Apakah bermakna kita harus menolak filsafat? Sekalipun dipergunakan
kata philosophias dalam ayat ini, bukan bermakna kita harus menjauhi
dan membuang ilmu filsafat dan memandangnya sebagai produk pemikiran
setan dan kekafiran. Filsafat dari kata philo yang bermakna cinta dan sophia
yang artinya kebijaksanaan. Filsafat berbicara mengenai
kebijaksanaan.Filsafat berbicara mengenai bagaimana memperoleh
pengetahuan. Filsafat berbicara mengenai bagaimana menjelaskan seluruh
kejadian dalam alam semesta. Filsafat berusaha untuk mencari tahu
jawaban dari berbagai persoalan di dunia ini.
Yang
kita tolak adalah filsafat yang tidak di dasarkan pada ajaran Yesus
Sang Mesias melainkan filsafat yang didasarkan pada ajaran turun
temurun dan roh-roh dunia.
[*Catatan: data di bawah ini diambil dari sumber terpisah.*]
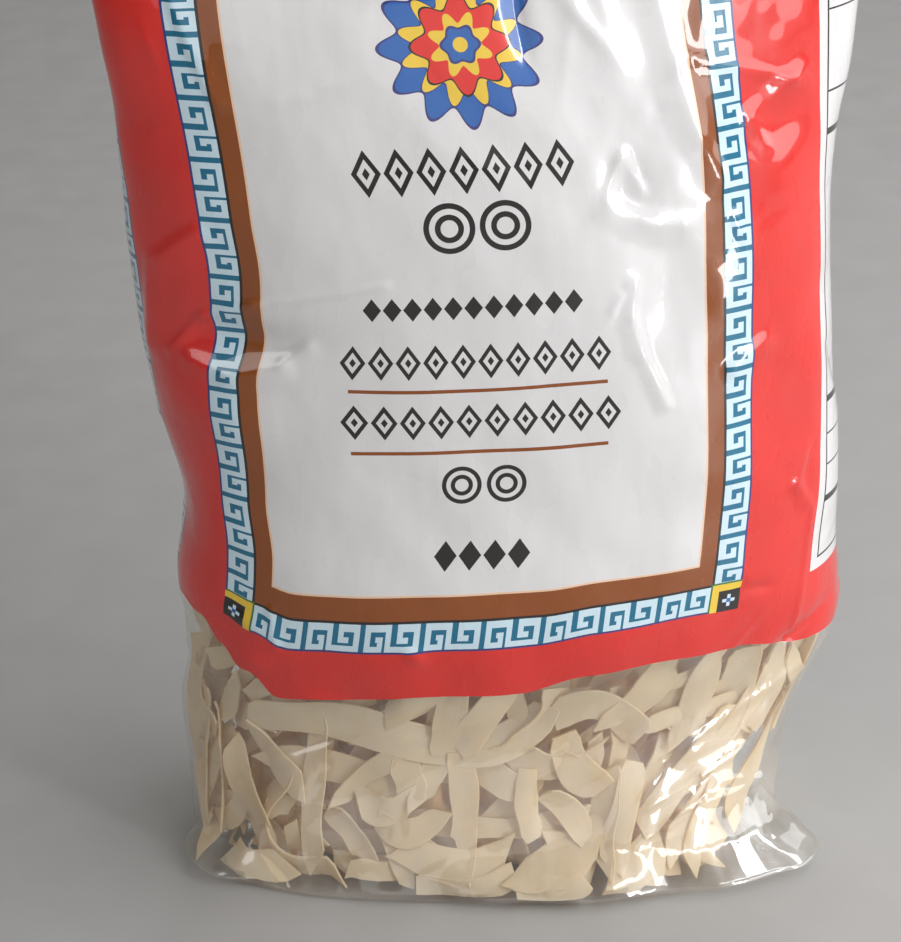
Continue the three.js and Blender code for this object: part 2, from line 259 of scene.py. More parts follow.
class Film:
    """The bag's film: gives the point in the CAD frame for a place on it."""

    def __init__(self):
        self.columns = np.arange(-HALF_GIRTH, HALF_GIRTH + 0.5)
        levels = np.arange(0, PACK_HEIGHT + 0.5)
        self.grid = np.array([self.ring(level) for level in levels])
        self.shift = np.zeros(3)
        self.shift = self.middle_of_node() - self.own_middle()

    def ring(self, height):
        """x, y and the outward direction of every column at one height."""
        x, y, lengths = section(height)
        scale = lengths[-1] / FILM_GIRTH
        along = (self.columns + station("shift", height) + HALF_GIRTH) * scale

        def place(offset):
            at = (along + offset) % lengths[-1]
            return np.interp(at, lengths, x), np.interp(at, lengths, y)

        px, py = place(0)
        before = place(-1)
        after = place(1)
        tx = after[0] - before[0]
        ty = after[1] - before[1]
        size = np.hypot(tx, ty)
        nx = ty / size
        ny = -tx / size
        turn = math.radians(station("turn", height))
        c = math.cos(turn)
        s = math.sin(turn)
        columns = (
            px * c - py * s + station("centre_x", height),
            px * s + py * c + station("centre_y", height),
            nx * c - ny * s,
            nx * s + ny * c,
        )
        return np.stack(columns, -1)

    def middle_of_node(self):
        """Middle of the CAD solid's box at the floor, in millimetres."""
        low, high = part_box(NODE)
        return np.array([(low[0] + high[0]) / 2, (low[1] + high[1]) / 2, low[2]]) / METRES

    def own_middle(self):
        """Middle of this film's own box at the floor, the lapped seam on its back included."""
        across, height = np.meshgrid(self.columns, np.arange(0, PACK_HEIGHT + 1, 2.0))
        lapped = np.abs(apart(across, HALF_GIRTH - FIN_WIDTH / 2)) < FIN_WIDTH / 2
        points = self.at(across, height, np.where(lapped, FIN_THICKNESS, 0))
        low = points.reshape(-1, 3).min(0)
        high = points.reshape(-1, 3).max(0)
        return np.array([(low[0] + high[0]) / 2, (low[1] + high[1]) / 2, 0])

    def at(self, across, height, out=0.0):
        """Points at places on the film, moved out from it by a distance (a minus one is inside)."""
        across, height, out = np.broadcast_arrays(
            np.asarray(across, float), np.asarray(height, float), np.asarray(out, float)
        )
        across = apart(across, 0)
        row = np.clip(height, 0, PACK_HEIGHT - 1e-6)
        column = np.clip(across + HALF_GIRTH, 0, FILM_GIRTH - 1e-3)
        i = row.astype(int)
        j = column.astype(int)
        up = (row - i)[..., None]
        on = (column - j)[..., None]
        lower = self.grid[i, j] * (1 - on) + self.grid[i, j + 1] * on
        upper = self.grid[i + 1, j] * (1 - on) + self.grid[i + 1, j + 1] * on
        ring = lower * (1 - up) + upper * up
        edge = np.clip(1 - height / BASE_EDGE_HEIGHT, 0, 1)
        rounded = BASE_EDGE_INSET * (1 - np.sqrt(1 - edge ** 2))
        away = relief(across, height) + out - rounded
        x = ring[..., 0] + away * ring[..., 2]
        y = ring[..., 1] + away * ring[..., 3]
        return np.stack([x, y, height], -1) + self.shift


def print_to_film(across, height):
    """Place on the standing film of a place on the flat print."""
    below = height / CLEAR_BAND_HEIGHT
    above = np.exp(-np.maximum(height - CLEAR_BAND_HEIGHT, 0) / PRINT_RISE_FADE)
    pull = np.where(height < CLEAR_BAND_HEIGHT, below, above)
    drawn = smooth(*SWAY_IN, -across) * (1 - smooth(*SWAY_OUT, -across))
    return across + drawn * eased(PRINT_SWAY, height), height + eased(PRINT_RISE, across) * pull


# ---------------------------------------------------------------- fine creases of the thin film
CREASE_SEED = 11
# Kinds of crease, in the clear band, beside the front and under the top: how many, how far off the
# front's middle, and the ranges of height and length; then the mean heading and its spread, the range of
# the half width and the spread of the rise.
CREASE_KINDS = (
    (60, 0, (1, 60), (10, 42), (0.25, 0.8), (0.9, 1.9), 0.5),
    (45, 48, (52, 215), (10, 40), (1.2, 0.8), (1.1, 2.4), 0.4),
    (60, 0, (190, 244), (12, 44), (1.57, 0.3), (1.2, 2.6), 0.6),
)
CREASE_REACH = 5.0
CREASE_SHARPNESS = 1.4


def draw_creases():
    """Seeded small creases: middle, length, heading, half width and rise of each."""
    rng = np.random.default_rng(CREASE_SEED)
    creases = []
    for number, clear, heights, lengths, headings, widths, rise in CREASE_KINDS:
        for _ in range(number):
            if clear:
                across = rng.choice((-1, 1)) * rng.uniform(clear, HALF_GIRTH)
            else:
                across = rng.uniform(-HALF_GIRTH, HALF_GIRTH)
            middle = (across, rng.uniform(*heights))
            length = rng.uniform(*lengths)
            heading = rng.normal(*headings)
            creases.append((middle, length, heading, rng.uniform(*widths), rng.normal(0, rise)))
    return creases


def crease_relief(creases, across, height):
    """Height of all the small creases above the film."""
    out = np.zeros(np.broadcast(across, height).shape)
    for (place, level), length, heading, width, rise in creases:
        aside = apart(across, place)
        up = height - level
        along = aside * math.cos(heading) + up * math.sin(heading)
        off = aside * math.sin(heading) - up * math.cos(heading)
        near = (np.abs(along) < length / 2) & (np.abs(off) < CREASE_REACH * width)
        ends = np.cos(np.pi * along[near] / length) ** 2
        out[near] += rise * ends / np.cosh(CREASE_SHARPNESS * off[near] / width)
    return out


# ---------------------------------------------------------------- meshes
def new_piece(name, points, faces, material):
    """A smooth mesh object from points in millimetres, riding on the pack's one body."""
    mesh = bpy.data.meshes.new(name)
    mesh.from_pydata((np.asarray(points) * METRES).tolist(), [], faces)
    mesh.polygons.foreach_set("use_smooth", np.ones(len(mesh.polygons), bool))
    mesh.update()
    piece = bpy.data.objects.new(name, mesh)
    bpy.context.scene.collection.objects.link(piece)
    mesh.materials.append(material)
    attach(piece, "root")
    return piece


def grid_faces(rows, columns):
    """Quads of a grid of points, wound so that columns to the right and rows up face out."""
    row, column = np.meshgrid(np.arange(rows - 1), np.arange(columns - 1), indexing="ij")
    corner = (row * columns + column).ravel()
    return np.stack([corner, corner + 1, corner + columns + 1, corner + columns], 1).tolist()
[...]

Untuk memahami lebih jauh konteks ayat ini,
kita harus memahami terlebih dahulu bahwa kota Kolose di mana Rasul
Paul menuliskan suratnya merupakan kota yang dipenuhi dengan
percampuran berbagai ajaran asing. Maklum saja karena letaknya yang
merupakan jalur perdagangan yang menghubungkan Barat dan Timur, sehingga
terjadi berbagai percampuran agama dan pandangan hidup. Robert H.
Gundry mengatakan, “The Epistle to the Colossian centers around the
so caled Colossian heresy...The Colossian heresy, then blended Jewish
legalism, Greek philosophis speculation and Oriental myticism”
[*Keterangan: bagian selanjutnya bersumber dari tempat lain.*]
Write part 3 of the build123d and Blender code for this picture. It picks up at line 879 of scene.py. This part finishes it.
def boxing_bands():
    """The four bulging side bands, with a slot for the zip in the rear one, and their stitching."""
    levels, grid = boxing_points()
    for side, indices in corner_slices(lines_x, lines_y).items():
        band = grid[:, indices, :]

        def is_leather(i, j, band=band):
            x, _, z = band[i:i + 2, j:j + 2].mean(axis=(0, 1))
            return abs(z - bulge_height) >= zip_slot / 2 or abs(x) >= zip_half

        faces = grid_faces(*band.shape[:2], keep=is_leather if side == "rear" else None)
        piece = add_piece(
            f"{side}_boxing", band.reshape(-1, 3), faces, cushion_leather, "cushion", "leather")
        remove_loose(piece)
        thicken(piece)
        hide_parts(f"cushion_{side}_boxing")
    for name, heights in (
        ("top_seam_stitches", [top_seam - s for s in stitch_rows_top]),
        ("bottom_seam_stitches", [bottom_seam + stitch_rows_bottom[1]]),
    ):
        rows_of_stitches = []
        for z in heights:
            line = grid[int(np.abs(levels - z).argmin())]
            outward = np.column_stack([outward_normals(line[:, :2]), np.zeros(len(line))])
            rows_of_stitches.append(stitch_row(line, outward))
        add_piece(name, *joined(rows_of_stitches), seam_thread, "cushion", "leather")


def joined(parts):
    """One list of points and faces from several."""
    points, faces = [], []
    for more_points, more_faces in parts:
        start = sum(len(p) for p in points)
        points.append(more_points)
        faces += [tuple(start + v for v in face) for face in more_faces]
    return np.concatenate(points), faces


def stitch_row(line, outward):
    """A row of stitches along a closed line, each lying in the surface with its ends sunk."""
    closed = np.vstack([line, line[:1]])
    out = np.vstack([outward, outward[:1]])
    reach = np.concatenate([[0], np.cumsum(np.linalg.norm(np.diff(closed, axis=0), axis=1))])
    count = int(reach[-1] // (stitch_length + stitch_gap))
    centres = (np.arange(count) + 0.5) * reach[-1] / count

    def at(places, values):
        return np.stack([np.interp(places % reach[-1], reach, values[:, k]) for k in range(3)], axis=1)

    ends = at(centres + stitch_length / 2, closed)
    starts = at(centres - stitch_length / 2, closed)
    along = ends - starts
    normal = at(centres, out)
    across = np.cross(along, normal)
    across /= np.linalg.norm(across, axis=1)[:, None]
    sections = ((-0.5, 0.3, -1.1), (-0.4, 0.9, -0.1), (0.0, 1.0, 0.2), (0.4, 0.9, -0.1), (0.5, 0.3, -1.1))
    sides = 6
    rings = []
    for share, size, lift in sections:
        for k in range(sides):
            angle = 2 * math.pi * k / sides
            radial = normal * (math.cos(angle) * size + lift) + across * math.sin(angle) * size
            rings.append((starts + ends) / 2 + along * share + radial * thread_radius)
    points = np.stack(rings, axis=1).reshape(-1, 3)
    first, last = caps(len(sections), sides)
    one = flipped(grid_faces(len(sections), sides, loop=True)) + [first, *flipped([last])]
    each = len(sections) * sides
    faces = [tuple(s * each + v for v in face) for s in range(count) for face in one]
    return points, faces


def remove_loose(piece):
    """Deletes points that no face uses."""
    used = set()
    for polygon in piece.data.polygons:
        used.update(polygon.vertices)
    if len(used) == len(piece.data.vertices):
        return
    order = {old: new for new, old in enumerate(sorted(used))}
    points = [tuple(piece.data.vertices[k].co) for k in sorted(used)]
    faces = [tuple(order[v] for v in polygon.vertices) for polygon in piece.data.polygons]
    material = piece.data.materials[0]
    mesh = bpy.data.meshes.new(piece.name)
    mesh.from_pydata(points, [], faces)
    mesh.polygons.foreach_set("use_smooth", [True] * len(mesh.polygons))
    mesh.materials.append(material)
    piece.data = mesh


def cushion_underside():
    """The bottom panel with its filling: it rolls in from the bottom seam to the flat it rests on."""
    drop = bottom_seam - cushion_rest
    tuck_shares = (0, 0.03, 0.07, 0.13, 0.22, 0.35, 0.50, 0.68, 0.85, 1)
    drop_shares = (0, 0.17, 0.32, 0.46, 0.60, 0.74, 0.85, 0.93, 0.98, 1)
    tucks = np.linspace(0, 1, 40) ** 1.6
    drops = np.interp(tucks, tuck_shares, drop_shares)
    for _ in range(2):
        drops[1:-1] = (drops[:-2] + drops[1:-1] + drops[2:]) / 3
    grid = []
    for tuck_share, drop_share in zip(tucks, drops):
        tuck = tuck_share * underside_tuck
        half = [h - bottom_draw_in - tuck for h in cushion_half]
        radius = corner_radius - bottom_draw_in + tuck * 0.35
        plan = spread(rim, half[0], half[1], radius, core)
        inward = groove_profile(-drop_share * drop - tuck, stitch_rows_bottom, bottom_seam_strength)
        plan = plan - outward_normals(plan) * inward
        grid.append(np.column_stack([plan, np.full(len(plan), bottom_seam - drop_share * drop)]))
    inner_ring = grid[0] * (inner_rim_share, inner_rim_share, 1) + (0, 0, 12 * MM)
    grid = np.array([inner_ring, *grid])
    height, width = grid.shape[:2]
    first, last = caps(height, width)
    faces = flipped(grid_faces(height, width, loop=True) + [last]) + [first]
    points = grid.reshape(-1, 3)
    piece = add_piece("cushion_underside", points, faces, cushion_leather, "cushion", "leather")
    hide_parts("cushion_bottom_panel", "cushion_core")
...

(surat kepada orang Kolose berpusat pada apa yang disebut bidat
Kolose...bidat Kolose merupakan campuran antara legalisme Yahudi,
filsafat Yunani yang spekulatif dan mistisisme timur)[3].
Berkaca
dari pengkajian kita atas ayat di atas, bagaimanakah sikap kita dalam
menilai kebudayaan dan pandangan hidup yang telah kita warisi sebelum
kita menerima Mesias atau bersamaan kita telah menerima Mesias?
Khususnya sebagai orang Jawa, bagaimanakah sikap kita terhadap kejawaan
kita? Bagaimanakah sikap kita terhadap berbagai ekspresi kebudayaan dan
pandangan hidup Jawa?
Ada tiga sikap terhadap kebudayaan. Pertama, melawan dan membuang sama sekali kebudayaan. Kedua, menerima dan mengabungkan kebudayaan dan iman. Ketiga, mengambil jarak dan memilah kebudayaan mana yang masih dapat dipertahankan untuk mengekspresikan iman.
Saya
mengambil pilihan yang terakhir yaitu mengambil jarak dan memilah
kebudayaan mana yang masih dapat dipertahankan untuk mengekspresikan
iman. Dan sikap ini lebih dekat dengan apa yang dikatakan dalam Kolose
2:8.
Dalam
pilihan ini, saya tidak memandang kebudayaan sebagai sesuatu yang
jahat dan harus dibuang sama sekali. Pemahaman saya didasarkan atas
pembacaan teks Kejadian 1:27. Manusia adalah ciptaan YHWH yang
diciptakan berdasarkan gambar dan keserupaan dengan-Nya. Maka berbagai
ekspresi kebudayaan manusia adalah ekspresi kesadaran spiritual dan
rasional mereka sebagai ciptaan yang berdasarkan gambar dan keserupaan
dengan Tuhan. Contoh ekspresi kebudayaan manusia adalah, seni, politik,
hukum, ilmu pengetahuan, dll. terlepas siapa yang mereka yakini sebagai
tuhan.
Namun
karena manusia pada Pasal 3 telah mengalami kejatuhan dalam dosa,
sehingga merusak gambar dan keserupaan dengan Tuhan di dalam diri-Nya,
bahkan merusak hubungan manusia dengan Tuhan, manusia dengan hewan dan
tumbuhan serta manusia dengan manusia, maka ekspresi kebudayaan
manusiapun mengekspresikan dosa dan kerusakan gambar dan keserupaannya
dengan Tuhan. Ekspresi dosa dan pemberontakan ini nampak dalam bentuk
penyembahan berhala, tarian-tarian yang dirasuki roh-roh jahat,
upacara-upacara ritual yang bersifat satanis.
Kita
telah menerima Yesus Sang Mesias sebagai Juruslamat. Namun tidak dapat
disangkal bahwa kita adalah orang beriman yang lahir dari kebudayaan
tertentu khususnya Jawa. Kita tidak perlu membuang warisan kebudayaan
Jawa seluruhnya. Kita harus memilih dan memilah dengan sebuah kategori
“yang tidak berdasarkan Mesias” itulah yang harus kita buang.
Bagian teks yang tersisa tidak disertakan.